#### TASK GOAL
Only the lines from the line with "deck_fascia();" through the line with "record = json.load(file)" should be copied, exactly as they appear, with both ends kept.

--- begin SUPPLIED MATERIAL ---

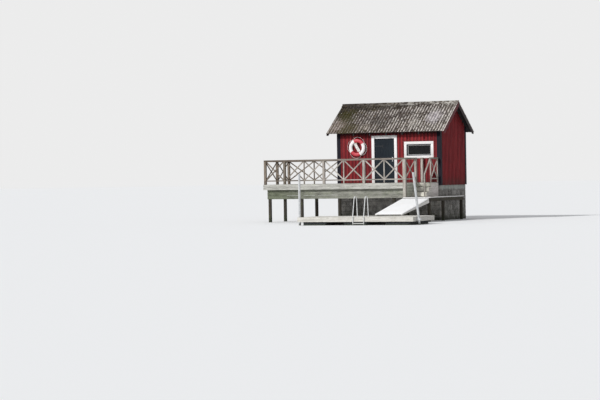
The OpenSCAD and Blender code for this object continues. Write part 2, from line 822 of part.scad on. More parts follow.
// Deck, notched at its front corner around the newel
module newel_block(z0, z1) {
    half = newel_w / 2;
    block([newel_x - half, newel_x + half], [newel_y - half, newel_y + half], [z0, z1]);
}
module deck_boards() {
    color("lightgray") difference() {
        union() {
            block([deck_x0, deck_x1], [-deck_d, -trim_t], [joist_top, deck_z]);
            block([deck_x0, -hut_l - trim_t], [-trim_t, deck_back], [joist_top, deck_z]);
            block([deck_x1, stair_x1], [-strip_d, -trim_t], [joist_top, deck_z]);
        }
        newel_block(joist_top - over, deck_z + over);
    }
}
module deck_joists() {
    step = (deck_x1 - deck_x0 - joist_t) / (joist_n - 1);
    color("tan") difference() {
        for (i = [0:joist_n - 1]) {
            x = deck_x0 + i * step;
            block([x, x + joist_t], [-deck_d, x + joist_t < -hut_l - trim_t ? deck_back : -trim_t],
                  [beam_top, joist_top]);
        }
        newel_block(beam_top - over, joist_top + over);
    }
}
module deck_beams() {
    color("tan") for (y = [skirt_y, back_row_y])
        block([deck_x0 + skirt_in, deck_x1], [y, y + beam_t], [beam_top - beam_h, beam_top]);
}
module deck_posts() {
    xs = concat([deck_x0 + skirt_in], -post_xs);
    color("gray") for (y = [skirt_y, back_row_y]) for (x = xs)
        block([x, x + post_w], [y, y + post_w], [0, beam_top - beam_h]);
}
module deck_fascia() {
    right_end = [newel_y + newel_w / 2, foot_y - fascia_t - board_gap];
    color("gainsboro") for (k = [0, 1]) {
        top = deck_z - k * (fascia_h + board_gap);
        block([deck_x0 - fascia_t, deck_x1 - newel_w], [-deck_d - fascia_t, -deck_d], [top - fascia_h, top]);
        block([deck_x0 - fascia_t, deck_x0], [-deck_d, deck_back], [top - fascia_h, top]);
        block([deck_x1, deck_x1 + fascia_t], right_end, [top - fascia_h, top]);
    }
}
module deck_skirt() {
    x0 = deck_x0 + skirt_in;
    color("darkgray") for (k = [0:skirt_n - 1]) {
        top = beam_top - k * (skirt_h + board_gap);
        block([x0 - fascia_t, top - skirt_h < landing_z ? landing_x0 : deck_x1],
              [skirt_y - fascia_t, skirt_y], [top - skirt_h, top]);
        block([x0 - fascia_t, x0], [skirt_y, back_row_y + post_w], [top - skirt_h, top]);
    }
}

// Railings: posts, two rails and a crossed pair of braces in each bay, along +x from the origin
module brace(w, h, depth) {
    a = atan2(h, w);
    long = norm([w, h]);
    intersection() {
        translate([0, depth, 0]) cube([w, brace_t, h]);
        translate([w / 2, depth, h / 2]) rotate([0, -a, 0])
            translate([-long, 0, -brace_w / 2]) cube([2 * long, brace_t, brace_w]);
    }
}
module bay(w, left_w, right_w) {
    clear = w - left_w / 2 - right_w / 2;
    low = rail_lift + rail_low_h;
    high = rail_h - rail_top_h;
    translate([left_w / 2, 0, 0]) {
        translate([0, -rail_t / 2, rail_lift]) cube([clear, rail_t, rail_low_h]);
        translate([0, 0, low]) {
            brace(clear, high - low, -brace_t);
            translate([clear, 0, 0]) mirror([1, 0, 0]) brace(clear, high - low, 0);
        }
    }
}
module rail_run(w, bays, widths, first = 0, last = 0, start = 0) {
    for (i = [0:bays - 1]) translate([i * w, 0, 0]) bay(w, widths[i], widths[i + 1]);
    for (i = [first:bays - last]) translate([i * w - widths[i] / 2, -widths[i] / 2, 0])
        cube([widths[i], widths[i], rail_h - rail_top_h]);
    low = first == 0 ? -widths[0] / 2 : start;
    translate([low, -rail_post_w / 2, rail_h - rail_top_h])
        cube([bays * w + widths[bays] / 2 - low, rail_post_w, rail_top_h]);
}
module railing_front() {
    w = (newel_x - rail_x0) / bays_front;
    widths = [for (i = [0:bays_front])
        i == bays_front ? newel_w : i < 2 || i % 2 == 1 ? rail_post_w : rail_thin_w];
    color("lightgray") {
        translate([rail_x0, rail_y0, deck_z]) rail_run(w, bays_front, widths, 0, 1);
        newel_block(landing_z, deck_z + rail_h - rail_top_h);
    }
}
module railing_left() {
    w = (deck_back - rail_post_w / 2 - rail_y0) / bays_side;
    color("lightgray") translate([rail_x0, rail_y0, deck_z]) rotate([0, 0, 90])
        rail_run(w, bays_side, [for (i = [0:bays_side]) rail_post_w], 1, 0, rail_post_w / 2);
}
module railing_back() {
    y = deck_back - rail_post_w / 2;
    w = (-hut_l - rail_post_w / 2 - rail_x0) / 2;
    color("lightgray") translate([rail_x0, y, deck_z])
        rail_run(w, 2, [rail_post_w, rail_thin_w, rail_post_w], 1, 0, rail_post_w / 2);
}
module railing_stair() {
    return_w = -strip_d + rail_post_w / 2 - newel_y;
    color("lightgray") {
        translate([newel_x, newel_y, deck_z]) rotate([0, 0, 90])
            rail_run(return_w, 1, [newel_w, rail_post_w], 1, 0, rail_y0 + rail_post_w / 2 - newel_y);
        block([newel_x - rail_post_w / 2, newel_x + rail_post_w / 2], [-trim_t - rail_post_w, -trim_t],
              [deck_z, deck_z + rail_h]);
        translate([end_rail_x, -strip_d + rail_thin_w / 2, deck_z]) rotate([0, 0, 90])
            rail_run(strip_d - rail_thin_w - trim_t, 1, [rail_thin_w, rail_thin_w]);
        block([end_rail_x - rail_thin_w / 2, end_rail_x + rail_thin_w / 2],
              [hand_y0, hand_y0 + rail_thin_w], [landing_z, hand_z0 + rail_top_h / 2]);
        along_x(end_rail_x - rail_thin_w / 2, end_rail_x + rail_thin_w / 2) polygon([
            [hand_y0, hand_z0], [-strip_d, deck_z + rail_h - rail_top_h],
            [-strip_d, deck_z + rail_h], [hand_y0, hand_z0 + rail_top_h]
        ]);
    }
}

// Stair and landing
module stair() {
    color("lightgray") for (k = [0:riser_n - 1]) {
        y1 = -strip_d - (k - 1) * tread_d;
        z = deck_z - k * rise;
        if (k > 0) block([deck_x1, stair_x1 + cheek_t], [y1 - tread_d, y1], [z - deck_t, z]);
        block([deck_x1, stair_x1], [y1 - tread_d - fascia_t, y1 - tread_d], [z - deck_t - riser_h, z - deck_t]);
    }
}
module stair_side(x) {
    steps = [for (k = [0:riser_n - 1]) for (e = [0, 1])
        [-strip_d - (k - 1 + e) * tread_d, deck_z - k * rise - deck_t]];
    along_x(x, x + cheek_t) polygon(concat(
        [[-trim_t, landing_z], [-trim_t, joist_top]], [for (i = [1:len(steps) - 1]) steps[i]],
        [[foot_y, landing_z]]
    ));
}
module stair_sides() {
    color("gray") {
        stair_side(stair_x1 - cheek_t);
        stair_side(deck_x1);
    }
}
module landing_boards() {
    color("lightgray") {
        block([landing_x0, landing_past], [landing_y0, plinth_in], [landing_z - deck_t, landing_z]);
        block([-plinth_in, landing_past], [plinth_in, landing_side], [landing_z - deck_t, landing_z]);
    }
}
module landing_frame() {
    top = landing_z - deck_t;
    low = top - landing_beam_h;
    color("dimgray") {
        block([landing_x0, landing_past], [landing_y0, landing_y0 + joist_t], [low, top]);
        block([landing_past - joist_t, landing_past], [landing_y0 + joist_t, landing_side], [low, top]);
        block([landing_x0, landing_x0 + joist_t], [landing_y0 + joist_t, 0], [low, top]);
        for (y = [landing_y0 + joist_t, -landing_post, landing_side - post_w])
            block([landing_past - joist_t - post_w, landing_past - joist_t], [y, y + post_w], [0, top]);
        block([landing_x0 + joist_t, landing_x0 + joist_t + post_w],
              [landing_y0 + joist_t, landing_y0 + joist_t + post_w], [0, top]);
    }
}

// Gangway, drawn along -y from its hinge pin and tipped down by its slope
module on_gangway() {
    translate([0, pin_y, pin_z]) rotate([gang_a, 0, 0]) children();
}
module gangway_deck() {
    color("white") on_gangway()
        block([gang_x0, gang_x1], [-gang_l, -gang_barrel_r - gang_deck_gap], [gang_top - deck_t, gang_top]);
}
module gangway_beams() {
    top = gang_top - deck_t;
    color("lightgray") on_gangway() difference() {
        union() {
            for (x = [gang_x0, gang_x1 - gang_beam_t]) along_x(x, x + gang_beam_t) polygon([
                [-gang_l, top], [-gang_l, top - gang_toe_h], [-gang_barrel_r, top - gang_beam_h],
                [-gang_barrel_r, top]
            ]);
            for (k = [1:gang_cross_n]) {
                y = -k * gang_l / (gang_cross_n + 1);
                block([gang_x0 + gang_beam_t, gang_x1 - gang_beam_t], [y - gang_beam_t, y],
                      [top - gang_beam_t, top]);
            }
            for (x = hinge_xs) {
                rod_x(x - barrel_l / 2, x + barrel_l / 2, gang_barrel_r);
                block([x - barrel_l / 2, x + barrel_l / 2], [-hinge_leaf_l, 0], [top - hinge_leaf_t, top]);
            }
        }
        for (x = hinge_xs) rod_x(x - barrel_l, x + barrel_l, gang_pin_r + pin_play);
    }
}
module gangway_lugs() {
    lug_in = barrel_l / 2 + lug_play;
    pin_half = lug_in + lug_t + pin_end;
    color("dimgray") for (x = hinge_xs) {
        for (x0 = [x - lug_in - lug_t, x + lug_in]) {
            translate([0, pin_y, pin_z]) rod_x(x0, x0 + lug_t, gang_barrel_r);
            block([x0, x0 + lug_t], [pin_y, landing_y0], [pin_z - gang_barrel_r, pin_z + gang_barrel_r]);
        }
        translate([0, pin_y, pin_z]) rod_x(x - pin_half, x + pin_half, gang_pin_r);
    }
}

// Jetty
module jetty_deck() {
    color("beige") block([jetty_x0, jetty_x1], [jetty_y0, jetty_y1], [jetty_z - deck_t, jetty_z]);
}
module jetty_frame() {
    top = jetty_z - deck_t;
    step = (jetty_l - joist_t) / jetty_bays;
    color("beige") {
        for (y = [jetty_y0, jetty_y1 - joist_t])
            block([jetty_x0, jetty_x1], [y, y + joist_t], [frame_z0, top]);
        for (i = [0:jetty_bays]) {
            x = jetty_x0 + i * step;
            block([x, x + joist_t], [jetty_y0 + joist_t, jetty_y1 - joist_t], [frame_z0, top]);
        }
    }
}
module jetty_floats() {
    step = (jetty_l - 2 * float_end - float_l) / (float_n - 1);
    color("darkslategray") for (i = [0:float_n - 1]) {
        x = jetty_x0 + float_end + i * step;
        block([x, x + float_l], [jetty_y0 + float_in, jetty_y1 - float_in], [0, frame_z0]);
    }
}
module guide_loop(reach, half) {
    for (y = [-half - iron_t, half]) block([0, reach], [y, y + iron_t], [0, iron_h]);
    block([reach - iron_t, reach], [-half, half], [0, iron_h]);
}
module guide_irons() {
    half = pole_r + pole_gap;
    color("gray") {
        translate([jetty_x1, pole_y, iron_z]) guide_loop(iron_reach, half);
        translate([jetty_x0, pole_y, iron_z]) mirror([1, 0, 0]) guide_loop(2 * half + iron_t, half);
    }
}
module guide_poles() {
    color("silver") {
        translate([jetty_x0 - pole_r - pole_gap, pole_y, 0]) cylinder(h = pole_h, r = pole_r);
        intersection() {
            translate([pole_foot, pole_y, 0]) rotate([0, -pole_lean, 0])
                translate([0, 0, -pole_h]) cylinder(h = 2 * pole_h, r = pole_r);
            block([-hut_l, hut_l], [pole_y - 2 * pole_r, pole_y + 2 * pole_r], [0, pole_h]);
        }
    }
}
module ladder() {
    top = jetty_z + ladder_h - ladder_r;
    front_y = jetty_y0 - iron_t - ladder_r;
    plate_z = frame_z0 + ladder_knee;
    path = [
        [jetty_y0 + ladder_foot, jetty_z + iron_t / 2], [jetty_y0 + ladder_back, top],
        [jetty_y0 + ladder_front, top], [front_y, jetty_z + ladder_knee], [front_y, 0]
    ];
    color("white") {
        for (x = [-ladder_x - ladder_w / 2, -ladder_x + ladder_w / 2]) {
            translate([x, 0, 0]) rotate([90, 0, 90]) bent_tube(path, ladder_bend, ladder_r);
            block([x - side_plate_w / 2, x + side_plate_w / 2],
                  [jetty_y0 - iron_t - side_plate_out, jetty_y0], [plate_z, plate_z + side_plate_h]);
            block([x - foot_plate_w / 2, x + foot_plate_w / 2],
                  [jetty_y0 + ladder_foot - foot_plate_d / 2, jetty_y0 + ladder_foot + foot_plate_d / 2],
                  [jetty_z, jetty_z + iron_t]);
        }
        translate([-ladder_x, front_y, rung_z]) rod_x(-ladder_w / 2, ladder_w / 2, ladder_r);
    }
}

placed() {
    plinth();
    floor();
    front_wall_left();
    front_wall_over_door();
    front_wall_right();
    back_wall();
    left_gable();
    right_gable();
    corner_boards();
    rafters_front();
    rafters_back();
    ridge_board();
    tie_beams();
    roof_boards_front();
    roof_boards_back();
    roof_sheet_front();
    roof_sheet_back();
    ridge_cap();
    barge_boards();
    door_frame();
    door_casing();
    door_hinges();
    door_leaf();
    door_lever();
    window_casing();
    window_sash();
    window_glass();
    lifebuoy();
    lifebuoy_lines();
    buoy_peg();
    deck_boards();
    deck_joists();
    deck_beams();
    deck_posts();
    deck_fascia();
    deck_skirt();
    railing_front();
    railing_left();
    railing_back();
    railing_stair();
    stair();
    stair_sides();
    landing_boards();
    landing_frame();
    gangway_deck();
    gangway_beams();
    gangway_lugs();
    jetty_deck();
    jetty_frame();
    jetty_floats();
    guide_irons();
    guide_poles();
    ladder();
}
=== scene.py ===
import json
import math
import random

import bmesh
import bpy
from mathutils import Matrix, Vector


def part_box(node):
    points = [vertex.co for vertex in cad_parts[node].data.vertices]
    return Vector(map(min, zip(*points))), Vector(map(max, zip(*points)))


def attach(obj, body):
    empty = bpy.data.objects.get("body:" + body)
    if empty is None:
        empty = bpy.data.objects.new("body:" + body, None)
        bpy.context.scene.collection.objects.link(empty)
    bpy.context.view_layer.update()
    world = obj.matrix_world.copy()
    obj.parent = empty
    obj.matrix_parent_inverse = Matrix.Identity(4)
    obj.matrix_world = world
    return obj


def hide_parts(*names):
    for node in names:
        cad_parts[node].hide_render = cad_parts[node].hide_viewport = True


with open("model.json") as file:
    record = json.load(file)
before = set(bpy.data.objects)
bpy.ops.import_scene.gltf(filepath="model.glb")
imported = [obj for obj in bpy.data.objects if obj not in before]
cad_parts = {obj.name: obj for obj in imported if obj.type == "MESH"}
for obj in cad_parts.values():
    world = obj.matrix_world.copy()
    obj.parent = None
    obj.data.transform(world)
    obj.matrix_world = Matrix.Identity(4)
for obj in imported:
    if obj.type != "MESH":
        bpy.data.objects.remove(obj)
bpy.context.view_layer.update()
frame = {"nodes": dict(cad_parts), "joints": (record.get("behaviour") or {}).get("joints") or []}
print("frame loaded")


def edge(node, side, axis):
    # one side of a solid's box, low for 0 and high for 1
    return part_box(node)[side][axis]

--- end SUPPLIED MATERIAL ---

#### ANSWER TO THE PROBLEM
    deck_fascia();
    deck_skirt();
    railing_front();
    railing_left();
    railing_back();
    railing_stair();
    stair();
    stair_sides();
    landing_boards();
    landing_frame();
    gangway_deck();
    gangway_beams();
    gangway_lugs();
    jetty_deck();
    jetty_frame();
    jetty_floats();
    guide_irons();
    guide_poles();
    ladder();
}
=== scene.py ===
import json
import math
import random

import bmesh
import bpy
from mathutils import Matrix, Vector


def part_box(node):
    points = [vertex.co for vertex in cad_parts[node].data.vertices]
    return Vector(map(min, zip(*points))), Vector(map(max, zip(*points)))


def attach(obj, body):
    empty = bpy.data.objects.get("body:" + body)
    if empty is None:
        empty = bpy.data.objects.new("body:" + body, None)
        bpy.context.scene.collection.objects.link(empty)
    bpy.context.view_layer.update()
    world = obj.matrix_world.copy()
    obj.parent = empty
    obj.matrix_parent_inverse = Matrix.Identity(4)
    obj.matrix_world = world
    return obj


def hide_parts(*names):
    for node in names:
        cad_parts[node].hide_render = cad_parts[node].hide_viewport = True


with open("model.json") as file:
    record = json.load(file)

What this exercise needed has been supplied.